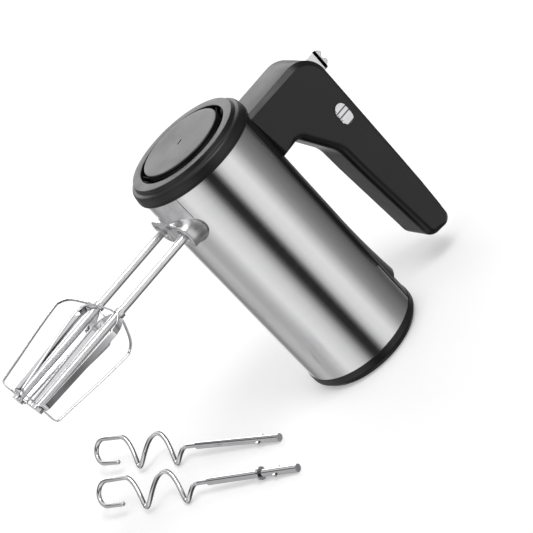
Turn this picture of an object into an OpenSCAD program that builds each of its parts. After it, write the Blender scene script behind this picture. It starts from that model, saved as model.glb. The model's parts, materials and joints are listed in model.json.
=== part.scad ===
// Hand mixer: a steel drum with an open-ended pistol handle, two beaters and two dough hooks.
// Frame: origin at the centre of the heel's bottom face, +Z up the drum to the vented front cap,
// -X towards the beaters, +X towards the handle. "left" pieces are on the +Y side. Millimetres.

/* [Drum] */
// Outer radius of the steel sleeve
sleeve_r = 46; // [38:0.5:56]
// Height of the whole drum, heel to vent disc
drum_h = 208; // [190:1:260]
// Wall of the steel sleeve
sleeve_wall = 0.8; // [0.6:0.1:1.2]
// Height of the rear cap's band
rear_cap_h = 10.8; // [8:0.2:14]
// Height of the front cap's ring
front_ring_h = 11.7; // [9:0.1:15]
// Rise of the vent disc above the ring
disc_rise = 2; // [1:0.1:4]
// Width of the open vent groove
vent_gap = 4.4; // [3:0.1:6]
// Radial space between motor and sleeve, for the cooling air
air_duct = 9; // [6:0.5:12]
// Half the angle that the moulded strip between the sleeve's two edges spans
strip_angle = 42.5; // [40:0.5:48]
// Height of the thumb ridge on the strip
ridge_h = 3.6; // [2:0.1:5]

/* [Handle] */
// Finger gap between sleeve and grip
finger_gap = 30.5; // [26:0.5:42]
// Thickness of the grip, underside to spine
grip_t = 30.5; // [25:0.5:38]
// Width of the handle
grip_w = 37; // [31:0.5:46]
// Thickness of the neck, along the drum
neck_t = 40; // [34:0.5:48]
// Drop of the neck's front face below the front cap
neck_drop = 5.2; // [3:0.1:8]
// Height of the grip's tip above the heel
tip_h = 18; // [12:0.5:40]
// Wall of the handle mouldings
shell_t = 2.4; // [1.8:0.1:3]
// Bevel along the handle's edges
bevel = 2.5; // [1:0.1:3]

/* [Beaters] */
// Distance between the two spindle axes
spindle_gap = 35.5; // [33:0.5:44]
// Distance of the spindle axes below the front cap
spindle_drop = 27; // [24:0.5:30]
// Radius of a beater's shaft
shaft_r = 2.95; // [2.4:0.05:3.6]
// Length of shaft that shows between socket and cage
shaft_show = 69; // [50:1:90]
// Length of the cage
cage_l = 80; // [60:1:100]
// Largest radius of the cage
cage_r = 23.4; // [18:0.1:24]
// Radius of the cage at its far end
cage_end_r = 16.3; // [12:0.1:17]
// Width and thickness of a cage strip
strip_w = 4.6; // [3:0.1:5.5]
blade_t = 0.9; // [0.7:0.1:1.3]
// Turn of each cage about its own axis
cage_turn_left = 53; // [0:1:89]
cage_turn_right = -8; // [-44:1:44]

/* [Dough hooks] */
// Overall length of a hook
hook_l = 205; // [170:1:220]
// Radius of the bent wire, and half the width of its waves
hook_wire_r = 1.9; // [1.5:0.1:2.5]
hook_wave = 12; // [9:0.5:14]
// Where the middle of each hook lies on the table, and the direction it points in
hook_left_x = -133; // [-150:1:-120]
hook_left_y = 98; // [90:1:120]
hook_left_dir = 112; // [100:1:120]
hook_right_x = -155; // [-165:1:-150]
hook_right_y = 48; // [40:1:55]
hook_right_dir = 116; // [100:1:120]

/* [Drive] */
// Teeth on a worm wheel
wheel_teeth = 30; // [26:1:34]
// Pitch radius of the worm
worm_pr = 4.26; // [4:0.01:4.6]
// Radius of the motor shaft
motor_shaft_r = 2.5; // [2:0.1:3]
// Wall of a spindle
spindle_wall = 1.85; // [1.5:0.05:2.2]
// Length of the armature and stator stacks
stack_l = 30; // [24:1:36]

/* [Controls] */
// Length and width of the speed slider's button
slider_l = 17.5; // [14:0.5:20]
slider_w = 10; // [7:0.1:11]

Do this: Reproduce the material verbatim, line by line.

Exercise solution:
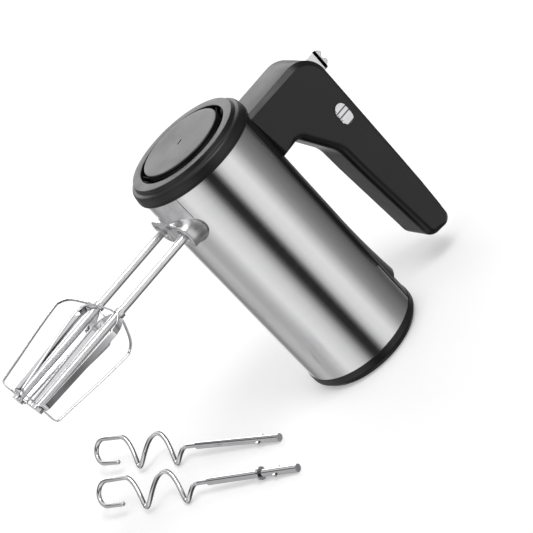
Turn this picture of an object into an OpenSCAD program that builds each of its parts. After it, write the Blender scene script behind this picture. It starts from that model, saved as model.glb. The model's parts, materials and joints are listed in model.json.
=== part.scad ===
// Hand mixer: a steel drum with an open-ended pistol handle, two beaters and two dough hooks.
// Frame: origin at the centre of the heel's bottom face, +Z up the drum to the vented front cap,
// -X towards the beaters, +X towards the handle. "left" pieces are on the +Y side. Millimetres.

/* [Drum] */
// Outer radius of the steel sleeve
sleeve_r = 46; // [38:0.5:56]
// Height of the whole drum, heel to vent disc
drum_h = 208; // [190:1:260]
// Wall of the steel sleeve
sleeve_wall = 0.8; // [0.6:0.1:1.2]
// Height of the rear cap's band
rear_cap_h = 10.8; // [8:0.2:14]
// Height of the front cap's ring
front_ring_h = 11.7; // [9:0.1:15]
// Rise of the vent disc above the ring
disc_rise = 2; // [1:0.1:4]
// Width of the open vent groove
vent_gap = 4.4; // [3:0.1:6]
// Radial space between motor and sleeve, for the cooling air
air_duct = 9; // [6:0.5:12]
// Half the angle that the moulded strip between the sleeve's two edges spans
strip_angle = 42.5; // [40:0.5:48]
// Height of the thumb ridge on the strip
ridge_h = 3.6; // [2:0.1:5]

/* [Handle] */
// Finger gap between sleeve and grip
finger_gap = 30.5; // [26:0.5:42]
// Thickness of the grip, underside to spine
grip_t = 30.5; // [25:0.5:38]
// Width of the handle
grip_w = 37; // [31:0.5:46]
// Thickness of the neck, along the drum
neck_t = 40; // [34:0.5:48]
// Drop of the neck's front face below the front cap
neck_drop = 5.2; // [3:0.1:8]
// Height of the grip's tip above the heel
tip_h = 18; // [12:0.5:40]
// Wall of the handle mouldings
shell_t = 2.4; // [1.8:0.1:3]
// Bevel along the handle's edges
bevel = 2.5; // [1:0.1:3]

/* [Beaters] */
// Distance between the two spindle axes
spindle_gap = 35.5; // [33:0.5:44]
// Distance of the spindle axes below the front cap
spindle_drop = 27; // [24:0.5:30]
// Radius of a beater's shaft
shaft_r = 2.95; // [2.4:0.05:3.6]
// Length of shaft that shows between socket and cage
shaft_show = 69; // [50:1:90]
// Length of the cage
cage_l = 80; // [60:1:100]
// Largest radius of the cage
cage_r = 23.4; // [18:0.1:24]
// Radius of the cage at its far end
cage_end_r = 16.3; // [12:0.1:17]
// Width and thickness of a cage strip
strip_w = 4.6; // [3:0.1:5.5]
blade_t = 0.9; // [0.7:0.1:1.3]
// Turn of each cage about its own axis
cage_turn_left = 53; // [0:1:89]
cage_turn_right = -8; // [-44:1:44]

/* [Dough hooks] */
// Overall length of a hook
hook_l = 205; // [170:1:220]
// Radius of the bent wire, and half the width of its waves
hook_wire_r = 1.9; // [1.5:0.1:2.5]
hook_wave = 12; // [9:0.5:14]
// Where the middle of each hook lies on the table, and the direction it points in
hook_left_x = -133; // [-150:1:-120]
hook_left_y = 98; // [90:1:120]
hook_left_dir = 112; // [100:1:120]
hook_right_x = -155; // [-165:1:-150]
hook_right_y = 48; // [40:1:55]
hook_right_dir = 116; // [100:1:120]

/* [Drive] */
// Teeth on a worm wheel
wheel_teeth = 30; // [26:1:34]
// Pitch radius of the worm
worm_pr = 4.26; // [4:0.01:4.6]
// Radius of the motor shaft
motor_shaft_r = 2.5; // [2:0.1:3]
// Wall of a spindle
spindle_wall = 1.85; // [1.5:0.05:2.2]
// Length of the armature and stator stacks
stack_l = 30; // [24:1:36]

/* [Controls] */
// Length and width of the speed slider's button
slider_l = 17.5; // [14:0.5:20]
slider_w = 10; // [7:0.1:11]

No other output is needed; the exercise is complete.